The Family and Medical Leave Act (FMLA) is designed to provide temporary job-protected leave for workers who are dealing with serious life events, such as the birth or adoption of a child, the illness of a family member, or their own significant health problem. But does the law apply to afternoons of bass fishing? Probably not.

Travis Loyd, a top state employee and fishing enthusiast at the Illinois Department of Natural Resources, resigned from his job in February when it was revealed he had been using FMLA sick leave time to participate in professional bass fishing competitions all over the U.S. Loyd insisted he was under doctor’s orders to go fishing as a form of stress reduction.

In Loyd’s case, the state government didn’t catch the problem until outside organizations and news outlets reported it. However, there are ways companies can root out FMLA violators, including by hiring private investigators to look into the whereabouts of the employee in question.

Dana Connell, a shareholder at Littler Mendelson, told that companies don’t necessarily take advantage of this option, which has been upheld in court, as much as they could. “I think some portion of them just wouldn’t do surveillance, and another portion don’t recognize that it’s an option,” he said. As long as the investigator follows certain ground rules, explained Connell, there is no reason they cannot be used, successfully and within the bounds of the law, to bust FMLA cheats.

When there’s a great deal of suspicion around an employee’s FMLA time and an investigator is called in, Connell recommends getting human resources and senior management in on it. He believes in applying the same care in choosing and contracting a private investigator as the company would when retaining any other third-party vendor.

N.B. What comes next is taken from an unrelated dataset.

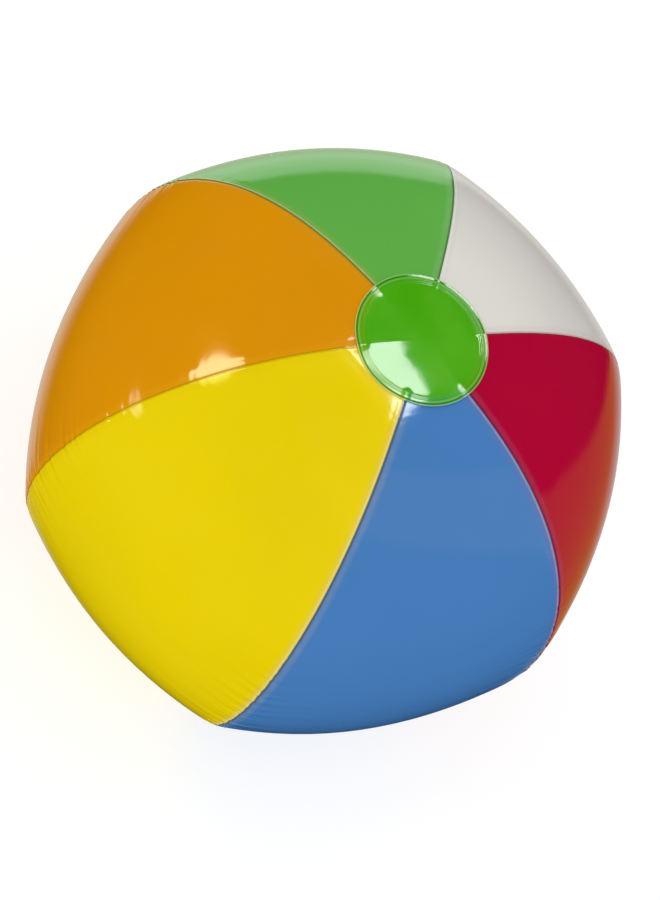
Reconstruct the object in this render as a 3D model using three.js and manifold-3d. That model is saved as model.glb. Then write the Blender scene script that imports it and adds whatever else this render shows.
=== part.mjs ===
// Inflatable beach ball: six welded film panels, two end discs and a push-in valve.
// Millimetres, +Z up along the line from pole to pole, +Y through the valve in the white panel.
// The ball stands on its lower end disc, and the origin is the middle of that flat spot.

import * as THREE from 'three';
import { mergeVertices } from 'three/addons/utils/BufferGeometryUtils.js';
import Module from 'manifold-3d';

const wasm = await Module();
wasm.setup();

// Film and its blown-up shape
const SEAM_RADIUS = 175; // axis to a seam at the equator
const POLE_HEIGHT = 148.4; // centre to either pole
const SHOULDER = 0.718; // under 1 squares the shoulder between equator and pole
const EQUATOR_FLATNESS = 0.405; // 0 is a round section between two seams, 1 a straight chord
const POLE_FLATNESS = 0.724; // added to it at the poles
const PANEL_RISE = 0.076; // how much further a panel's middle bulges towards the poles
const PANEL_COUNT = 6;
const PANEL_ANGLE = (2 * Math.PI) / PANEL_COUNT;
const FILM = 0.2; // thickness of the film
const GAP = 0.3; // clearance left between two welded layers
const LAYER = FILM + GAP; // step from one layer to the next

// Seam welds: the start of each panel runs under the end of the panel before it
const LAP = 4;
const JOGGLE_START = 0.3; // where the lap begins to climb to the outer level
const JOGGLE_END = 1.3; // where it has reached it
const PANEL_ROWS = 24;
const PANEL_COLUMNS = 8;

// End discs
const DISC_RADIUS = 38.6;
const DISC_WELD = 6; // width of the weld on the panel tips
const FOOT_RADIUS = 20; // the spot that the ball's weight presses flat
const DISC_RINGS = 3;
const DISC_SEGMENTS = 36;

// Valve, on the axis +Y; its heights count from the film's outer face
const FLANGE_RADIUS = 16;
const FLANGE_BORE = 10;
const FLANGE_THICKNESS = 0.8;
const FLANGE_SEGMENTS = 36;
const FILM_HOLE_RADIUS = 10.8;
const WEB_TOP = { radius: 9.4, y: 0.9 };
const WEB_FOOT = { radius: 6.9, y: -8.3 };
const WEB_THICKNESS = 0.5;
const STEM_BORE = 4;
const STEM_RADIUS = 5.5;
const STEM_LIP_RADIUS = 6;
const STEM_TOP = 0.6;
const STEM_LIP_DEPTH = 1;
const STEM_END = -14;
const SHOULDER_RADIUS = 6.3; // the ring on the stem that the web is moulded to
const SHOULDER_TOP = -7.6;
const SHOULDER_FOOT = -8.6;
const PLUG_HEAD_RADIUS = 5.3;
const PLUG_HEAD_THICKNESS = 1.2;
const PLUG_EDGE = 0.4; // rounding of the head
const PLUG_LENGTH = 8.4;
const PLUG_TAPER = 0.5; // how much the shank narrows to its end
const STRAP_THICKNESS = 0.7;
const STRAP_WIDTH = 3;
const STRAP_BEND = 0.9; // radius of its two bends, at mid thickness
const STRAP_REACH = 7.15; // how far from the stem's axis it stands
const STRAP_TOP = 1.5;
const STRAP_FOOT = -3.1;
const FLAP_RADIUS = 5;
const FLAP_THICKNESS = 0.6;
const FLAP_EAR_WIDTH = 4;
const FLAP_EAR_TOP = 5.6; // height of the ear over the stem's axis
const TURNED_SEGMENTS = 32;
const ARC_SEGMENTS = 6;

const COLOURS = {
  green: '#5eac47',
  white: '#eeebe6',
  red: '#ab0430',
  blue: '#4578b4',
  yellow: '#e9ce01',
  orange: '#da8e01',
  disc: '#44a809',
  valve: '#e6e6e1',
};

// Panels in order round the ball, counted from the seam on +X towards +Y.
const PANEL_ORDER = ['red', 'white', 'green', 'orange', 'yellow', 'blue'];

function softPvc(colour) {
  return new THREE.MeshStandardMaterial({ color: colour, roughness: 0.25, metalness: 0 });
}

function namedMesh(name, geometry, colour) {
  const mesh = new THREE.Mesh(geometry, softPvc(colour));
  mesh.name = name;
  return mesh;
}

// How flat the film is between two seams: the factor on the seam radius at this azimuth.
function flatnessFactor(polar, local) {
  const power = EQUATOR_FLATNESS + POLE_FLATNESS * Math.cos(polar) ** 4;
  return (Math.cos(PANEL_ANGLE / 2) / Math.cos(local)) ** power;
}

// The azimuth counted from the middle of the panel it falls in.
function localAzimuth(azimuth) {
  return azimuth - PANEL_ANGLE * (Math.floor(azimuth / PANEL_ANGLE) + 0.5);
}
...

A company’s FMLA Philip Marlowe is limited in the ways he or she can conduct an investigation. The evidence gathering, according to Connell, will in most cases not include audio, because investigators recording audio might run afoul of eavesdropping laws. However, collecting video evidence in public areas is completely legal. “It’s certainly lawful to videotape them mowing their front lawn, but you wouldn’t want to take some sort of sophisticated video of their home,” he said.

This might sound limiting, but Connell said he’s learned from his work with clients that there’s an awful lot investigators can find out by standing on the street outside an employee’s home. He’s seen situations where employees will say they are on FMLA leave because they are too sick or injured to walk down the stairs or drive. They are then caught on video by investigators walking out of their house or apartment, lifting heavy objects into the trunk and driving away. “The video is sometimes just amazing,” Connell said.

When it comes an employee taking care of a sick relative or an infant, it can be trickier for both investigators and in-house lawyers to come up with clear answers. Connell pointed to a recent case in the U.S. Seventh Circuit Court of Appeals, which upheld the legality of FMLA leave for a woman who brought her terminally ill mother on a charity-funded vacation to Las Vegas. The court reasoned that since the woman was still caring for her mom on the trip, it was a viable use of leave.

So what’s a company to do after it finds out an employee has been abusing FMLA time? While it might be tempting to fire an employee before his fishing trip ends, Connell noted that dropping a worker midleave may lead to an FMLA interference charge against the company. “You might want to weigh what are the benefits and the risks of waiting until the end of that leave to bring them in and have the conversation,” he said.